The most common I’ve seen is to store data in JSON objects with an index orientation, meaning each key represents some sort of index for the contents and the value is typically also a JSON object. This is an example of what I mean by an index oriented JSON object:

{
    "alice":
    {
        "id": 1,
        "email": "alice@ex.co"
    },
    "bob":
    {
        "id": 2,
        "email": "bob@ex.co"
    }
}

Although this is one of the most common patterns I see developers use, it violates several database normalization principles. Using this approach requires distinct indexes – using the example, there can be only 1 Alice and 1 Bob. Relying on the keys (e.g., “alice”) being distinct, which means the data structure itself is enforcing uniqueness rather than the application logic.

This obviously presents a problem if the key will ever be non-distinct. In my experience developers often overlook whether a key is distinct, even when using so called unique identifiers.

This pattern often leads to denormalization because developers tend to duplicate data across multiple objects when using index-oriented structures. For example, if Alice has multiple email addresses, developers might create multiple entries like “alice_personal” and “alice_work”, violating 2NF by making the email dependent on only part of what should be a composite key.

Column oriented

Another common pattern is to use a column orientation. This approach typically consists of a JSON object where each key represents a column, or field, and the values are arrays. An example would look like:

{
    "id":
    [
        1,
        2
    ],
    "email":
    [
        "alice@ex.co",
        "bob@ex.co"
    ],
    "name":
    [
        "alice",
        "bob"
    ]
}

Unlike the index-oriented approach, this satisfies the 1NF principle. However it introduces other problems, notably forcing developers to rely on array position to maintain relationships between values. This violates both 2NF and 3NF principles because there is an implicit reliance on the array index instead of proper keys.

From a usability standpoint this format is useful when performing a task that operates on an entire array at once, such as statistical summaries. However, it is a lot less ergonomic when needing to perform tasks that uses data from different arrays. This can also be problematic when order isn’t guaranteed (relatively rare) or arrays have different lengths (surprisingly common).

Maintaining consistency across all arrays adds significant overhead. Thus, adding or removing records becomes more cumbersome and extra care needs to be take to preserve the implicit relationships across arrays.

Records

My preferred method to store data in JSON is as records. This means we store multiple objects in an array. This pattern most closely adheres to database normalization principles while remaining flexible and practical.

Using the data from above, it would look like:

[
    {
        "id": 1,
        "email": "alice@ex.co",
        "name": "alice"
    },
    {
        "id": 2,
        "email": "bob@ex.co",
        "name": "bob"
    }
]

This pattern satisfies all three normal forms:

It maintains 1NF by storing atomic values and allowing each record to be uniquely identified
It supports 2NF by allowing proper composite keys when needed, rather than forcing artificial uniqueness
It enables 3NF by making it clear which fields depend on the key(s)

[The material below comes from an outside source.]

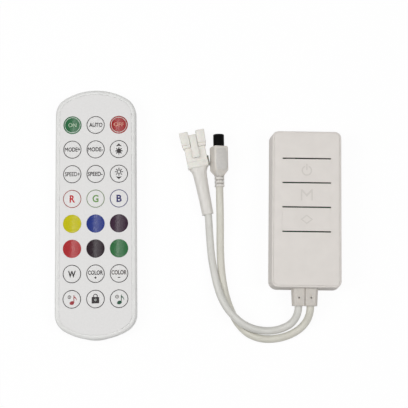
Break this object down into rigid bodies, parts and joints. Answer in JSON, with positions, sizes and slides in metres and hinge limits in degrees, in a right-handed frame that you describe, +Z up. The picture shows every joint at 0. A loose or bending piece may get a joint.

The tenants of this approach is that whenever we have represent each item as its own object and store multiple objects in an array. Whenever we have multiple values we prefer to store them as an array of objects rather than an array of raw values. This allows multiple objects to have the same keys which often is desirable because it is usually better to manually de-duplicate than rely on your data structure to do it for you.

This pattern also makes it easier to use proper composite keys (i.e. multiple fields that together uniquely identify a record). One of the worst anti-patterns I see is developers constructing composite keys as delimited strings like {“alice-1”: …}, which violates normalization principles and makes the data harder to work with.

The records pattern tends to be more maintainable over time because it maps naturally to how most programming languages and data processing tools work with data. It also makes it easier to evolve the schema over time without breaking existing code or requiring complex data migrations.

Other structures

There are other data structures that are often used in JSON, however these are the basic building block structures. Sometimes these structures are nested within each other. By understanding the basic building blocks, we can better understand the more complex structures.

Recommendations

Given the above data structures, here are some recommendations for how to store data in JSON.

First, use the records pattern when possible. This is the most maintainable and flexible approach. It may be tempting to use the column oriented pattern when you need to store multiple values for a single key such as timeseries data. However, it is better to be explicit and provide a key for each value in the array. If you see an array of values with no keys, it is likely that you should be using the records pattern.

Second, avoid storing multiple values for a single key in the same object. This violates the 1NF principle. Instead, store each value in its own object. For example, instead of storing multiple email addresses in a single object, store each email address in its own object.

Finally, avoid using delimited strings as keys. While this is a common pattern, it violates normalization principles and makes the data harder to work with. Instead, use a proper composite key. If you see a delimited string as a key, it is likely that you should be using a proper composite key.

Conclusion

JSON is a great data format for storing data. However, developers should be thoughtful about how they choose to store their data. The data structures described above are designed to make it easier to work with JSON data.